Stephen J. Weymouth, a Boston defense lawyer who followed the case closely, said he felt the defense would have lost credibility with jurors by denying that Hernandez was present, based on the evidence that tied him to the scene. The admission “was a bit of a gamble, for sure, but I think it had to be addressed,” Weymouth said.
Sultan also suggested during closings that one of Hernandez’s codefendants, who will be tried separately, may have killed Lloyd in a drug-induced state, and that Hernandez could have seized the murder weapon from them, to protect himself, when they all returned to his home.

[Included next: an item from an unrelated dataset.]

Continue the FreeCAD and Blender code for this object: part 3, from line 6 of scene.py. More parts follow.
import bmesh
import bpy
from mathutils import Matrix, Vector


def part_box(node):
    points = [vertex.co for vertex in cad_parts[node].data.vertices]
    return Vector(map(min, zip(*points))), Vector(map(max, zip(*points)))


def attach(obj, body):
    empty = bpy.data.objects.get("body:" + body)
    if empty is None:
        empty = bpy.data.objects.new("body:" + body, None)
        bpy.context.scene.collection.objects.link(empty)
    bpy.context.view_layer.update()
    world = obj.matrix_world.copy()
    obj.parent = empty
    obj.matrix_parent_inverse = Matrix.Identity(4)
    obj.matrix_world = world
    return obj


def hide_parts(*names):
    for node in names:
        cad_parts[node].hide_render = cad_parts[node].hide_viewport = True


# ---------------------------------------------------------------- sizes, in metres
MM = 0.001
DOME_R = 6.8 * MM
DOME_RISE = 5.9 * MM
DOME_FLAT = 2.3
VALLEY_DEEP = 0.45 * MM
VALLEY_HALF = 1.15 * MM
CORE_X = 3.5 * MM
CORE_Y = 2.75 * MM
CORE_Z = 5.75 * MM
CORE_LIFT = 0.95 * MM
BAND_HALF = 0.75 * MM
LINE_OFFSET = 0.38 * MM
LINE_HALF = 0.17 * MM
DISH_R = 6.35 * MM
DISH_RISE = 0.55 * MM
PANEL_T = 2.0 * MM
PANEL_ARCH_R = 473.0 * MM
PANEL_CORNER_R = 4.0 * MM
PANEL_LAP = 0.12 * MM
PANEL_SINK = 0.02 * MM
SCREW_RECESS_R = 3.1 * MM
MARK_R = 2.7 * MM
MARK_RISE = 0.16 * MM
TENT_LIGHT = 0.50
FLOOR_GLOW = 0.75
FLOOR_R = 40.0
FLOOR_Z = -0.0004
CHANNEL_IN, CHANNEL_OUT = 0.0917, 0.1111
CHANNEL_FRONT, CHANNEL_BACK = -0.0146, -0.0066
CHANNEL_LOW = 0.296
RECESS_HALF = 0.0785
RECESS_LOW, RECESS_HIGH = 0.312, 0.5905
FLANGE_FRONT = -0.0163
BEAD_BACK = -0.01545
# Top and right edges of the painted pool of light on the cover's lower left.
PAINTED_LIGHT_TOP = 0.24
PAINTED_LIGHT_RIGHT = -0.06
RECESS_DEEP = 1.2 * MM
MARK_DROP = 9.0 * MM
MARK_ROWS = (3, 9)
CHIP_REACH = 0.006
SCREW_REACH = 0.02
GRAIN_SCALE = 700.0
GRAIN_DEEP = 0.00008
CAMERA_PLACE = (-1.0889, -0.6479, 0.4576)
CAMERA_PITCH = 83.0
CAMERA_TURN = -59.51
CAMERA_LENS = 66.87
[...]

Jurors were not persuaded, and Hernandez will now spend the rest of his life in prison, barring a successful appeal before the state Supreme Judicial Court. The appeal process could take years, experts said.
Hernandez’s appellate team will scour the trial transcript before filing their brief with the SJC, said Daniel S. Medwed, a Northeastern University law professor who handled appeals as a public defender in New York. Oral arguments will be heard after additional court filings.
“This is going to be a thousand page-plus trial transcript” since more than 130 witness testified at Hernandez’s trial in Bristol County, Medwed said.
In the meantime, Hernandez is being held at MCI-Cedar Junction in Walpole, the state’s maximum security intake center for men, which is less than 2 miles from Gillette Stadium. Inmates usually stay for at least three months before officials determine the state prison where they will serve out their sentences, according to the Department of Correction.
On Wednesday, Hernandez weighed in on his conviction as he prepared to leave the custody of the Bristol County jail, where he had been held pending trial, Sheriff Thomas Hodgson said in a phone interview.
He said Hernandez told the officers who had transferred him to and from court that “I’m gonna miss you guys, and they got it wrong.”